Oregon U.S. District Court Judge Garr King, in an Aug. 16 letter to "all parties and potential parties" suggested a conflict assessment process be considered as an alternative to a drawn-out court case.
He described an ongoing pilot project in the court "to learn how to assist the resolution of appropriate environmental cases through the use of mediation or a process seeking a collaborative agreement."
"I believe this case may have the potential to better address the concerns of all the parties through such a process," King wrote.
He described conflict assessment as a neutral process that typically involves:
King said "that it is difficult for me or individual parties to determine the potential for success, the exact nature of the process parties might accept and even all the 'stakeholders' who may need to be involved, whether or not they are yet a part to this litigation."
He asked that the parties to the lawsuit "cooperate with a confidential neutral convening effort and then, if appropriate, a formal conflict assessment to determine whether the use of mediation is appropriate."
The process is being coordinated by the U.S. Institute for Environmental Conflict Resolution.
Plaintiffs include the National Wildlife Federation, Idaho Wildlife Federation, Washington Wildlife Federation, Sierra Club, Trout Unlimited, the Pacific Coast Federation of Fishermen's Associations, the Institute for Fisheries Resources, Idaho Rivers United, Idaho Steelhead and Salmon United, the Northwest Sportfishing Industry Association, Friends of the Earth, Salmon for All, Columbia Riverkeeper, American Rivers, the Federation of Fly Fishers, and the Northwest Energy Coalition.
The Umatilla, Warm Springs and Nez Perce tribes requested and received amicus curae status allowing them to file briefings on the merits of the case and make evidentiary presentations.
The Public Power Council and Northwest Irrigation Utilities have sought and been accorded defendant-intervenor status.
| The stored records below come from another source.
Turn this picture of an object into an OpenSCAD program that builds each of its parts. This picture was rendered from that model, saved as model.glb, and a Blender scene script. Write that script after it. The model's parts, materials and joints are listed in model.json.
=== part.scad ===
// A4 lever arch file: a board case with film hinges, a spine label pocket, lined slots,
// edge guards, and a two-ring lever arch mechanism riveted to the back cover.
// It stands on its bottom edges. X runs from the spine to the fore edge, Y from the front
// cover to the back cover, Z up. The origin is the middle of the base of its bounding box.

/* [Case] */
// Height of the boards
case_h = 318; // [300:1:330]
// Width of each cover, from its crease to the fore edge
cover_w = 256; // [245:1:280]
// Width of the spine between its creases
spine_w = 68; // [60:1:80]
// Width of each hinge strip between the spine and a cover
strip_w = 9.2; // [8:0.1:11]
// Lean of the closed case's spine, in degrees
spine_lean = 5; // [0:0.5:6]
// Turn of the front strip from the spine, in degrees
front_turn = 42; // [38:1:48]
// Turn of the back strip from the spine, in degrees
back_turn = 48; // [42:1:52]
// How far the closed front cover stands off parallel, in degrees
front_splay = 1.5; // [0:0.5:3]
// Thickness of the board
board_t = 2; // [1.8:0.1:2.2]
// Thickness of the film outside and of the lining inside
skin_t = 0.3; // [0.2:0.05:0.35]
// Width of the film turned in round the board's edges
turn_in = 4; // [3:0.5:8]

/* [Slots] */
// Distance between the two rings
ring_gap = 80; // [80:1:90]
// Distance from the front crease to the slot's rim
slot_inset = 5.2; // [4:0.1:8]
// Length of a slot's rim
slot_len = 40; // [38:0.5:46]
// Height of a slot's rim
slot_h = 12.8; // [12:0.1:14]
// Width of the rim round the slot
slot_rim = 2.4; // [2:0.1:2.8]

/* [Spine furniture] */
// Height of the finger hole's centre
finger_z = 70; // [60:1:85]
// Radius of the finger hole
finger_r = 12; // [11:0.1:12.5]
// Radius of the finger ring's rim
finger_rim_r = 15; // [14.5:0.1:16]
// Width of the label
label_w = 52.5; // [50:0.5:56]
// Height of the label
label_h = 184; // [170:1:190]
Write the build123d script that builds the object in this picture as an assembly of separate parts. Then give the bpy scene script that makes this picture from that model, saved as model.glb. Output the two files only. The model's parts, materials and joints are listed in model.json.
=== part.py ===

The Washington Federation of Farm Bureaus and Franklin and Grant county Farm Bureau's recently filed for defendant-intervenor status.
Pat Ford, executive director of Save Our Wild Salmon, expressed doubts about the mediation process last week during an interview in Washington, D.C. SOWS is not party to the lawsuit but many of the coalition's member groups are.
"We do not expect that mediation to produce an outcome." He said the positions of the federal agencies and the plaintiffs are too far apart. "The feds aren't interested in what we want" and vice versa, Ford said.
"So we expect the case to move ahead" after the mediation period ends.
Ford agreed with making an attempt to reach a settlement through mediation, however.
Lawyers for the plaintiffs estimate that the case will not actually be heard until next year. One reason is that affected states and tribes have not yet intervened but are expected to do so.
Ford said a central part of the case was the challenge to the legality of the BiOp's clause giving BPA authority to suspend requirements for the hydro system in case of an economic or energy emergency.
The plaintiffs argue BPA's authority is unprecedented in the history of the Endangered Species Act and that it is too vague and broad.
"It's unique and, in our view, illegal," Ford said. "It's a blank check."
For example, no standards, criteria or procedures are prescribed for determining an emergency.
BPA seems intent on continuing to suspend the BiOp into next year even though energy prices have dropped and the West Coast electricity crisis has eased, Ford noted.